Rows from a 3D modeling dataset:

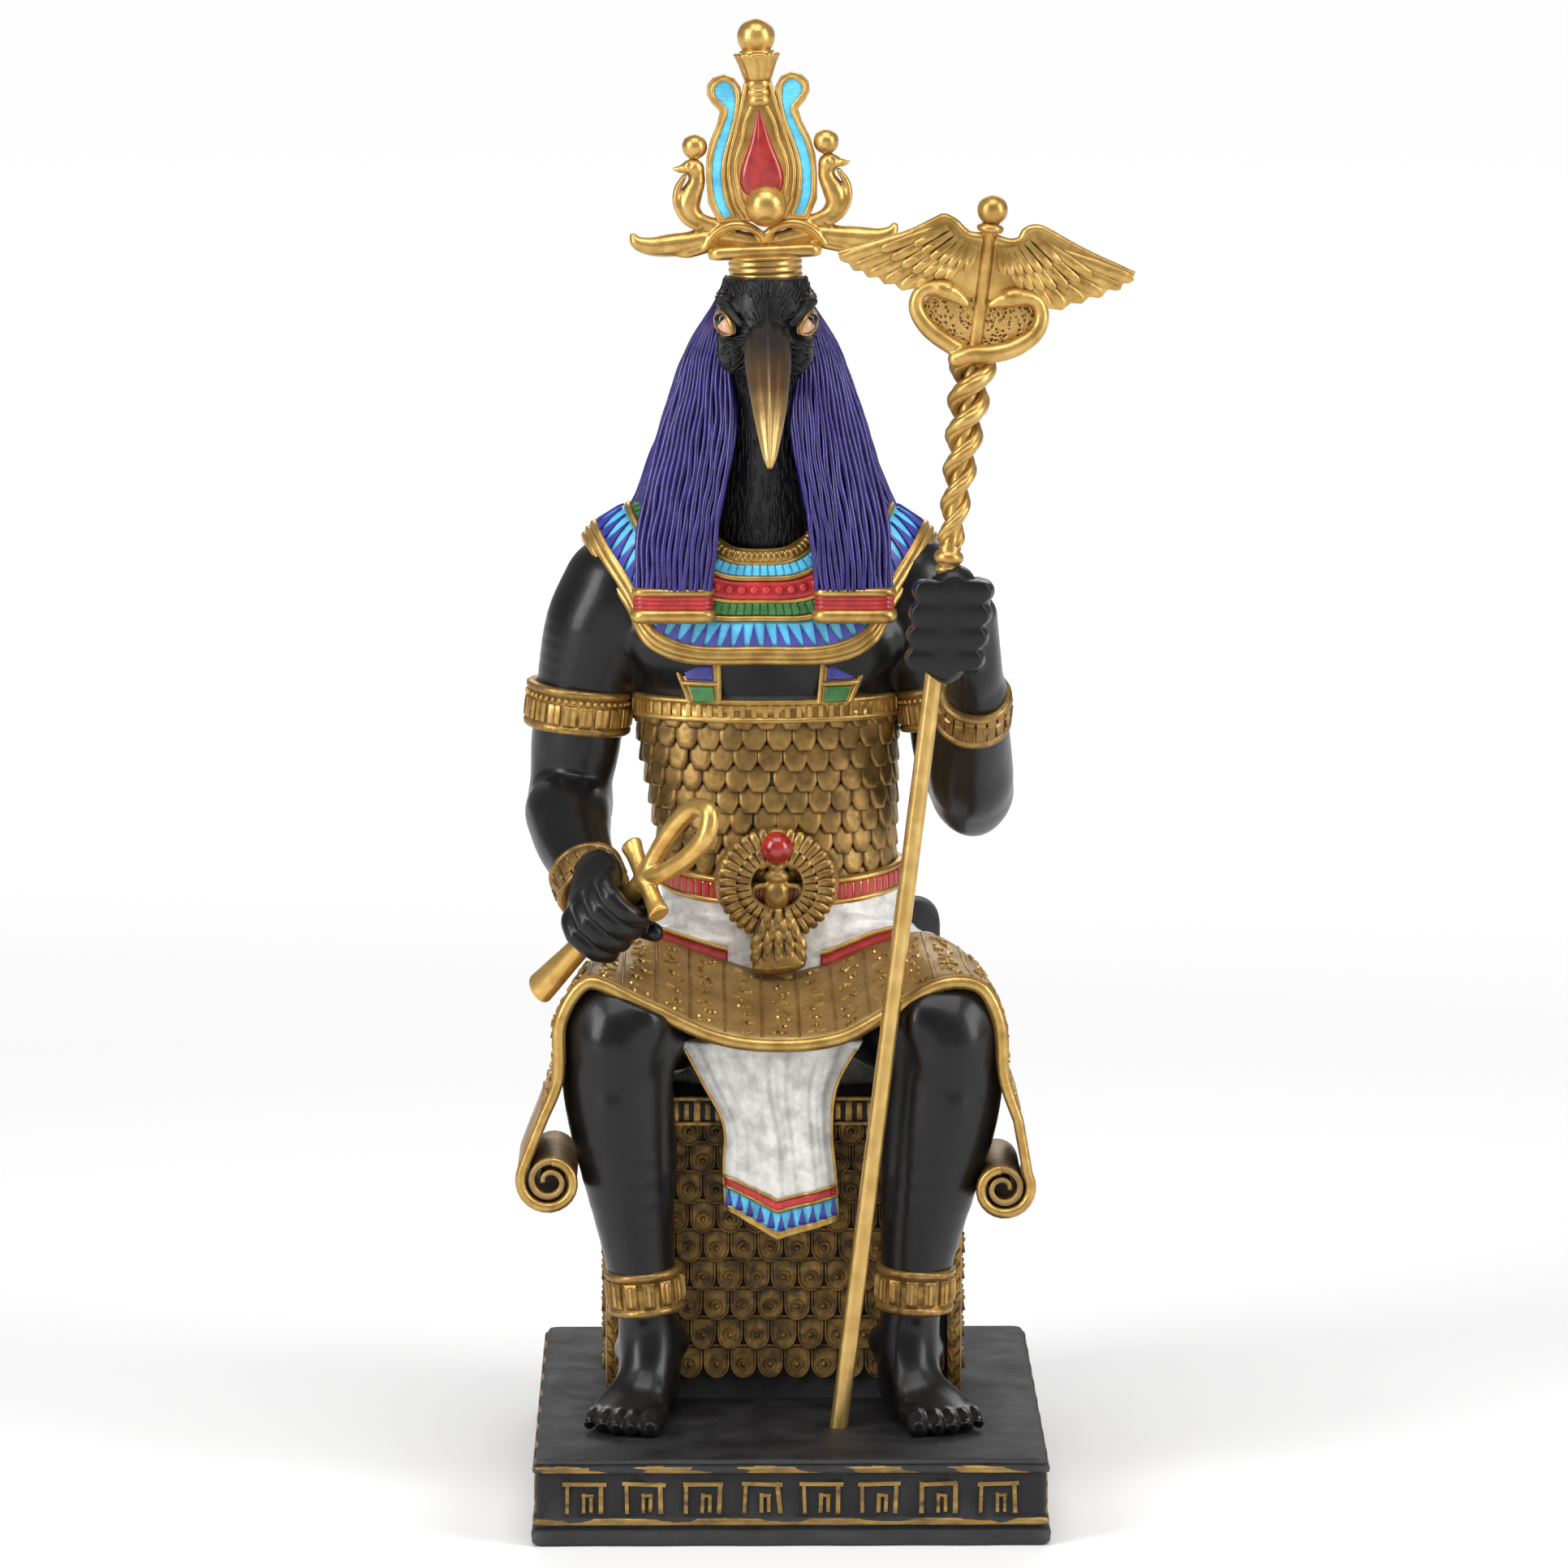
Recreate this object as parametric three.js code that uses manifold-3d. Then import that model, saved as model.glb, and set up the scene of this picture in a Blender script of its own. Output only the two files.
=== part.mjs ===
// Seated ibis-headed figure on a plinth: a small cast resin statue with a separate crown,
// ankh, metal staff rod and winged staff head.
// Millimetres, +Z up. The origin is the middle of the plinth's underside, the front faces -Y.

import * as THREE from "three";
import { mergeVertices } from "three/addons/utils/BufferGeometryUtils.js";
import Module from "manifold-3d";

const wasm = await Module();
wasm.setup();

// Driving dimensions
const gap = 0.3;                 // clearance kept between separate pieces
const plinthWidth = 100;         // across the ledge at the foot
const plinthDepth = 120;
const plinthHeight = 17;
const ledgeHeight = 3.3;
const ledgeReach = 0.6;          // the ledge stands this far outside the block above it
const seatLeft = -35.8;          // throne sides
const seatRight = 33.9;
const seatFront = -7;
const seatBack = 45;
const seatTop = 78.5;
const seatBandLow = 72.6;        // foot of the band under the throne's top
const backrestTop = 109;
const backrestBack = 52;
const torsoY = 20;
const chestRowPitch = 4.3;       // height of one row of armour scales
const tonguePitchX = 5.36;       // throne scales, across and up
const tonguePitchZ = 5.9;
const rodRadius = 1.75;
const rodFoot = new THREE.Vector3(8.5, -32, 8);
const rodTop = new THREE.Vector3(30.1, -28.7, 183);
const headTop = 237.0;           // seat cut into the head for the crown's drum
const crownAxis = new THREE.Vector3(-4.2, 14, headTop + gap);
const drumRadius = 7.3;          // the crown's round foot
const crownTurn = THREE.MathUtils.degToRad(2.3);
const ankhCentre = new THREE.Vector3(-28.2, -23, 124.6);
const ankhAlong = new THREE.Vector3(0.593, -0.42, 0.688).normalize();
const ankhAcross = new THREE.Vector3(0.312, -0.668, -0.676).normalize();
const up = new THREE.Vector3(0, 0, 1);

// Turning three.js geometries into solids and back

function toSolid(geometry) {
  let plain = geometry.index ? geometry.toNonIndexed() : geometry.clone();
  for (const name of Object.keys(plain.attributes)) {
    if (name !== "position") plain.deleteAttribute(name);
  }
  plain = mergeVertices(plain, 1e-4);
  const triangles = [];
  const index = plain.index.array;
  for (let i = 0; i < index.length; i += 3) {
    const [a, b, c] = [index[i], index[i + 1], index[i + 2]];
    if (a !== b && b !== c && c !== a) triangles.push(a, b, c);
  }
  return new wasm.Manifold(new wasm.Mesh({
    numProp: 3,
    vertProperties: new Float32Array(plain.attributes.position.array),
    triVerts: new Uint32Array(triangles),
  }));
}

function toGeometry(solid) {
  const mesh = solid.getMesh();
  const geometry = new THREE.BufferGeometry();
  geometry.setAttribute("position", new THREE.BufferAttribute(new Float32Array(mesh.vertProperties), 3));
  geometry.setIndex(new THREE.BufferAttribute(new Uint32Array(mesh.triVerts), 1));
  geometry.computeVertexNormals();
  return geometry;
}

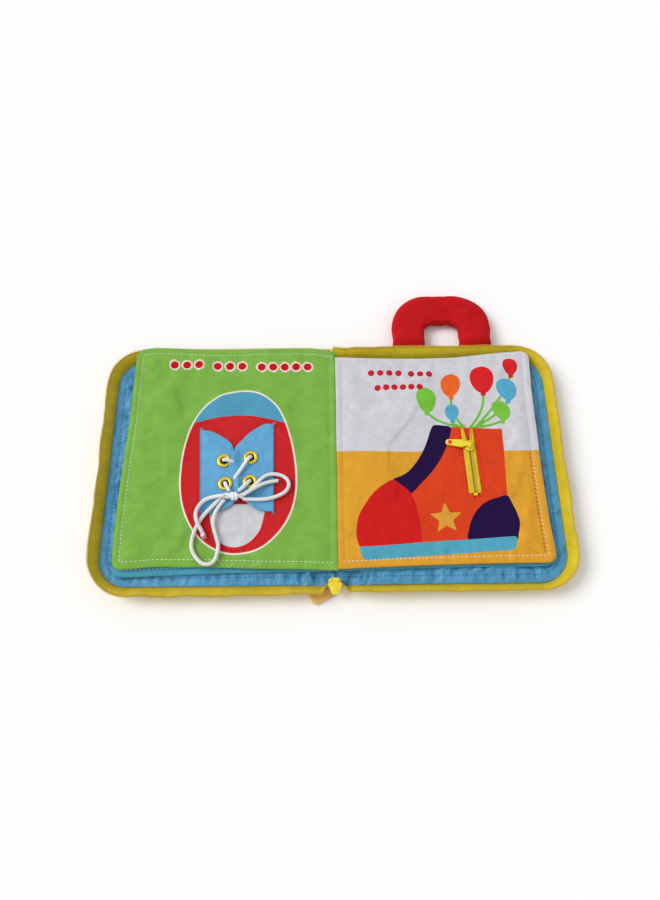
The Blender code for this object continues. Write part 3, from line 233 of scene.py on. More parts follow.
def make_piece(name: str, shape: Shape, finishes: Sequence[Finish], sharp: float = 180.0,
               closed: bool = True) -> Piece:
    """Makes an object at the origin from a shape.

    Args:
        name: the piece's name.
        shape: its points, faces, uv and fields.
        finishes: its material slots.
        sharp: edges that turn by more than this many degrees are drawn sharp.
        closed: whether the faces are turned outwards.

    Returns:
        The object, linked to the scene.
    """
    mesh = bpy.data.meshes.new(name)
    loops = np.concatenate([part.ravel() for part in shape.faces]).astype(np.int32)
    sides = np.concatenate([np.full(len(part), part.shape[1]) for part in shape.faces])
    mesh.vertices.add(len(shape.points))
    mesh.vertices.foreach_set("co", shape.points.astype(np.float32).ravel())
    mesh.loops.add(len(loops))
    mesh.loops.foreach_set("vertex_index", loops)
    mesh.polygons.add(len(sides))
    starts = np.concatenate([[0], np.cumsum(sides)[:-1]]).astype(np.int32)
    mesh.polygons.foreach_set("loop_start", starts)
    mesh.polygons.foreach_set("material_index",
                              np.concatenate(shape.slots).astype(np.int32))
    mesh.update(calc_edges=True)
    mesh.uv_layers.new(name="UVMap").data.foreach_set(
        "uv", shape.uv[loops].astype(np.float32).ravel())
    for key, values in shape.fields.items():
        mesh.attributes.new(key, "FLOAT", "POINT").data.foreach_set(
            "value", values.astype(np.float32))
    if closed:
        sculpt = bmesh.new()
        sculpt.from_mesh(mesh)
        bmesh.ops.recalc_face_normals(sculpt, faces=sculpt.faces)
        sculpt.to_mesh(mesh)
        sculpt.free()
    for finish in finishes:
        mesh.materials.append(finish)
    mesh.shade_smooth()
    if sharp < 180:
        mesh.set_sharp_from_angle(angle=math.radians(sharp))
    piece = bpy.data.objects.new(name, mesh)
    bpy.context.collection.objects.link(piece)
    log.info("%s: %d points, %d faces", name, len(mesh.vertices), len(mesh.polygons))
    return piece


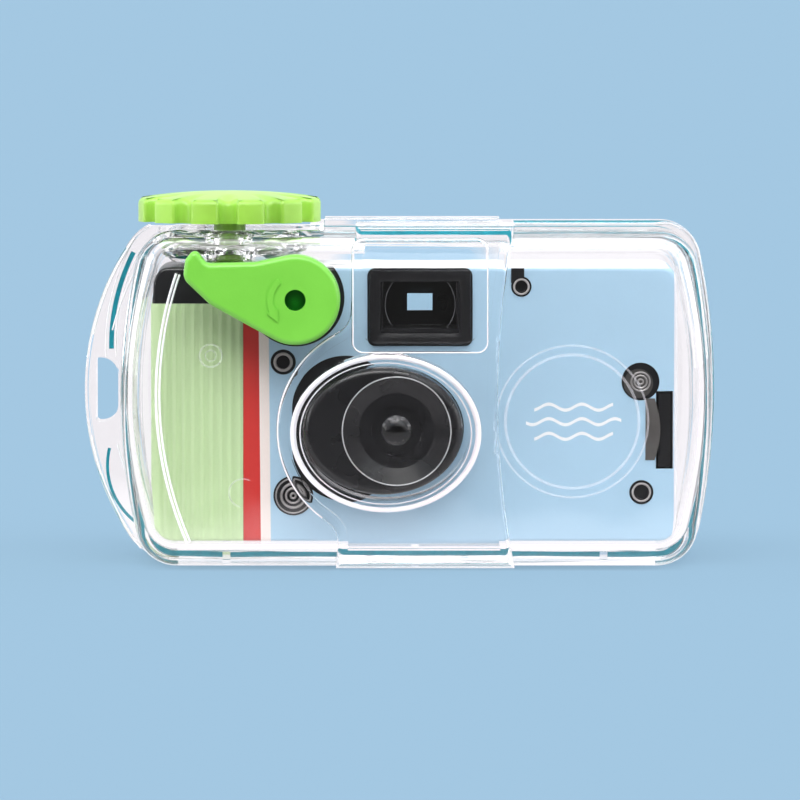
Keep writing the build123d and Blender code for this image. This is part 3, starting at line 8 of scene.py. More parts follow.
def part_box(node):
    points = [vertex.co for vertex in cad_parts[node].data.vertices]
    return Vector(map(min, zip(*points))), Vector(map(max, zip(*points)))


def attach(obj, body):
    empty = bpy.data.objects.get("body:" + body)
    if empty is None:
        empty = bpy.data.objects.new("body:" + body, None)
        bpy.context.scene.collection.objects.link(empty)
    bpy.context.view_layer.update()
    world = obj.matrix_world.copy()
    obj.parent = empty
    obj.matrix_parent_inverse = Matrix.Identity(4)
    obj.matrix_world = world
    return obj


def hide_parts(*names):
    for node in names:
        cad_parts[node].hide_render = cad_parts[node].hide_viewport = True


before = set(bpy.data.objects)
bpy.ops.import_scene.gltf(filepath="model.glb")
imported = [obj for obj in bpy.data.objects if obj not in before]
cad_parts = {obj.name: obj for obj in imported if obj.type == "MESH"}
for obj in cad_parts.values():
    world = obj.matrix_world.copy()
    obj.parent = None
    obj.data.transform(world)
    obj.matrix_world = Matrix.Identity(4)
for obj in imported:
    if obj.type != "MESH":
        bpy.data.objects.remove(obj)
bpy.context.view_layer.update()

# The studio. A seamless pale blue floor runs back past the top of the picture, and the camera is
# shot in an even white light tent, so the clear housing picks up white on all of its edges.
camera_reach = 1.5
camera_lift = radians(3.7)
picture_width = 0.1661
aim = Vector((0.0001, 0.0, 0.0332))
floor_reach = 60.0
backdrop_blue = (0.371, 0.578, 0.761)
paper_blue = (0.196, 0.302, 0.39)
floor_shadow = 0.35
# a painted shadow: the paper's colour is darkened right under the housing's foot
painted_shadow_sides = (-0.048, 0.054)
painted_shadow_depth = (-0.0245, 0.020)
painted_shadow_fades = (0.008, 0.004)
painted_shadow_strength = 0.3
# a dark cloth lies on the floor before the housing, so its flat front stays clear
dark_cloth_edge = (-0.22, -0.09)
# straight behind the viewfinder the plastic is lit by bare blue paper
blue_paper_edge = (0.25, 0.45)
blue_paper_sides = (-0.022, 0.034)
blue_paper_light = (0.50, 0.76, 0.99)
blue_paper_fade = 0.008
dark_cloth = (0.05, 0.05, 0.05)
white_bounce = (1.04, 1.01, 1.05)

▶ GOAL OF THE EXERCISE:
Copy everything in the records above except the pictures, exactly as written.

▶ EXERCISE RESPONSE:
Recreate this object as parametric three.js code that uses manifold-3d. Then import that model, saved as model.glb, and set up the scene of this picture in a Blender script of its own. Output only the two files.
=== part.mjs ===
// Seated ibis-headed figure on a plinth: a small cast resin statue with a separate crown,
// ankh, metal staff rod and winged staff head.
// Millimetres, +Z up. The origin is the middle of the plinth's underside, the front faces -Y.

import * as THREE from "three";
import { mergeVertices } from "three/addons/utils/BufferGeometryUtils.js";
import Module from "manifold-3d";

const wasm = await Module();
wasm.setup();

// Driving dimensions
const gap = 0.3;                 // clearance kept between separate pieces
const plinthWidth = 100;         // across the ledge at the foot
const plinthDepth = 120;
const plinthHeight = 17;
const ledgeHeight = 3.3;
const ledgeReach = 0.6;          // the ledge stands this far outside the block above it
const seatLeft = -35.8;          // throne sides
const seatRight = 33.9;
const seatFront = -7;
const seatBack = 45;
const seatTop = 78.5;
const seatBandLow = 72.6;        // foot of the band under the throne's top
const backrestTop = 109;
const backrestBack = 52;
const torsoY = 20;
const chestRowPitch = 4.3;       // height of one row of armour scales
const tonguePitchX = 5.36;       // throne scales, across and up
const tonguePitchZ = 5.9;
const rodRadius = 1.75;
const rodFoot = new THREE.Vector3(8.5, -32, 8);
const rodTop = new THREE.Vector3(30.1, -28.7, 183);
const headTop = 237.0;           // seat cut into the head for the crown's drum
const crownAxis = new THREE.Vector3(-4.2, 14, headTop + gap);
const drumRadius = 7.3;          // the crown's round foot
const crownTurn = THREE.MathUtils.degToRad(2.3);
const ankhCentre = new THREE.Vector3(-28.2, -23, 124.6);
const ankhAlong = new THREE.Vector3(0.593, -0.42, 0.688).normalize();
const ankhAcross = new THREE.Vector3(0.312, -0.668, -0.676).normalize();
const up = new THREE.Vector3(0, 0, 1);

// Turning three.js geometries into solids and back

function toSolid(geometry) {
  let plain = geometry.index ? geometry.toNonIndexed() : geometry.clone();
  for (const name of Object.keys(plain.attributes)) {
    if (name !== "position") plain.deleteAttribute(name);
  }
  plain = mergeVertices(plain, 1e-4);
  const triangles = [];
  const index = plain.index.array;
  for (let i = 0; i < index.length; i += 3) {
    const [a, b, c] = [index[i], index[i + 1], index[i + 2]];
    if (a !== b && b !== c && c !== a) triangles.push(a, b, c);
  }
  return new wasm.Manifold(new wasm.Mesh({
    numProp: 3,
    vertProperties: new Float32Array(plain.attributes.position.array),
    triVerts: new Uint32Array(triangles),
  }));
}

function toGeometry(solid) {
  const mesh = solid.getMesh();
  const geometry = new THREE.BufferGeometry();
  geometry.setAttribute("position", new THREE.BufferAttribute(new Float32Array(mesh.vertProperties), 3));
  geometry.setIndex(new THREE.BufferAttribute(new Uint32Array(mesh.triVerts), 1));
  geometry.computeVertexNormals();
  return geometry;
}

The Blender code for this object continues. Write part 3, from line 233 of scene.py on. More parts follow.
def make_piece(name: str, shape: Shape, finishes: Sequence[Finish], sharp: float = 180.0,
               closed: bool = True) -> Piece:
    """Makes an object at the origin from a shape.

    Args:
        name: the piece's name.
        shape: its points, faces, uv and fields.
        finishes: its material slots.
        sharp: edges that turn by more than this many degrees are drawn sharp.
        closed: whether the faces are turned outwards.

    Returns:
        The object, linked to the scene.
    """
    mesh = bpy.data.meshes.new(name)
    loops = np.concatenate([part.ravel() for part in shape.faces]).astype(np.int32)
    sides = np.concatenate([np.full(len(part), part.shape[1]) for part in shape.faces])
    mesh.vertices.add(len(shape.points))
    mesh.vertices.foreach_set("co", shape.points.astype(np.float32).ravel())
    mesh.loops.add(len(loops))
    mesh.loops.foreach_set("vertex_index", loops)
    mesh.polygons.add(len(sides))
    starts = np.concatenate([[0], np.cumsum(sides)[:-1]]).astype(np.int32)
    mesh.polygons.foreach_set("loop_start", starts)
    mesh.polygons.foreach_set("material_index",
                              np.concatenate(shape.slots).astype(np.int32))
    mesh.update(calc_edges=True)
    mesh.uv_layers.new(name="UVMap").data.foreach_set(
        "uv", shape.uv[loops].astype(np.float32).ravel())
    for key, values in shape.fields.items():
        mesh.attributes.new(key, "FLOAT", "POINT").data.foreach_set(
            "value", values.astype(np.float32))
    if closed:
        sculpt = bmesh.new()
        sculpt.from_mesh(mesh)
        bmesh.ops.recalc_face_normals(sculpt, faces=sculpt.faces)
        sculpt.to_mesh(mesh)
        sculpt.free()
    for finish in finishes:
        mesh.materials.append(finish)
    mesh.shade_smooth()
    if sharp < 180:
        mesh.set_sharp_from_angle(angle=math.radians(sharp))
    piece = bpy.data.objects.new(name, mesh)
    bpy.context.collection.objects.link(piece)
    log.info("%s: %d points, %d faces", name, len(mesh.vertices), len(mesh.polygons))
    return piece


Keep writing the build123d and Blender code for this image. This is part 3, starting at line 8 of scene.py. More parts follow.
def part_box(node):
    points = [vertex.co for vertex in cad_parts[node].data.vertices]
    return Vector(map(min, zip(*points))), Vector(map(max, zip(*points)))


def attach(obj, body):
    empty = bpy.data.objects.get("body:" + body)
    if empty is None:
        empty = bpy.data.objects.new("body:" + body, None)
        bpy.context.scene.collection.objects.link(empty)
    bpy.context.view_layer.update()
    world = obj.matrix_world.copy()
    obj.parent = empty
    obj.matrix_parent_inverse = Matrix.Identity(4)
    obj.matrix_world = world
    return obj


def hide_parts(*names):
    for node in names:
        cad_parts[node].hide_render = cad_parts[node].hide_viewport = True


before = set(bpy.data.objects)
bpy.ops.import_scene.gltf(filepath="model.glb")
imported = [obj for obj in bpy.data.objects if obj not in before]
cad_parts = {obj.name: obj for obj in imported if obj.type == "MESH"}
for obj in cad_parts.values():
    world = obj.matrix_world.copy()
    obj.parent = None
    obj.data.transform(world)
    obj.matrix_world = Matrix.Identity(4)
for obj in imported:
    if obj.type != "MESH":
        bpy.data.objects.remove(obj)
bpy.context.view_layer.update()

# The studio. A seamless pale blue floor runs back past the top of the picture, and the camera is
# shot in an even white light tent, so the clear housing picks up white on all of its edges.
camera_reach = 1.5
camera_lift = radians(3.7)
picture_width = 0.1661
aim = Vector((0.0001, 0.0, 0.0332))
floor_reach = 60.0
backdrop_blue = (0.371, 0.578, 0.761)
paper_blue = (0.196, 0.302, 0.39)
floor_shadow = 0.35
# a painted shadow: the paper's colour is darkened right under the housing's foot
painted_shadow_sides = (-0.048, 0.054)
painted_shadow_depth = (-0.0245, 0.020)
painted_shadow_fades = (0.008, 0.004)
painted_shadow_strength = 0.3
# a dark cloth lies on the floor before the housing, so its flat front stays clear
dark_cloth_edge = (-0.22, -0.09)
# straight behind the viewfinder the plastic is lit by bare blue paper
blue_paper_edge = (0.25, 0.45)
blue_paper_sides = (-0.022, 0.034)
blue_paper_light = (0.50, 0.76, 0.99)
blue_paper_fade = 0.008
dark_cloth = (0.05, 0.05, 0.05)
white_bounce = (1.04, 1.01, 1.05)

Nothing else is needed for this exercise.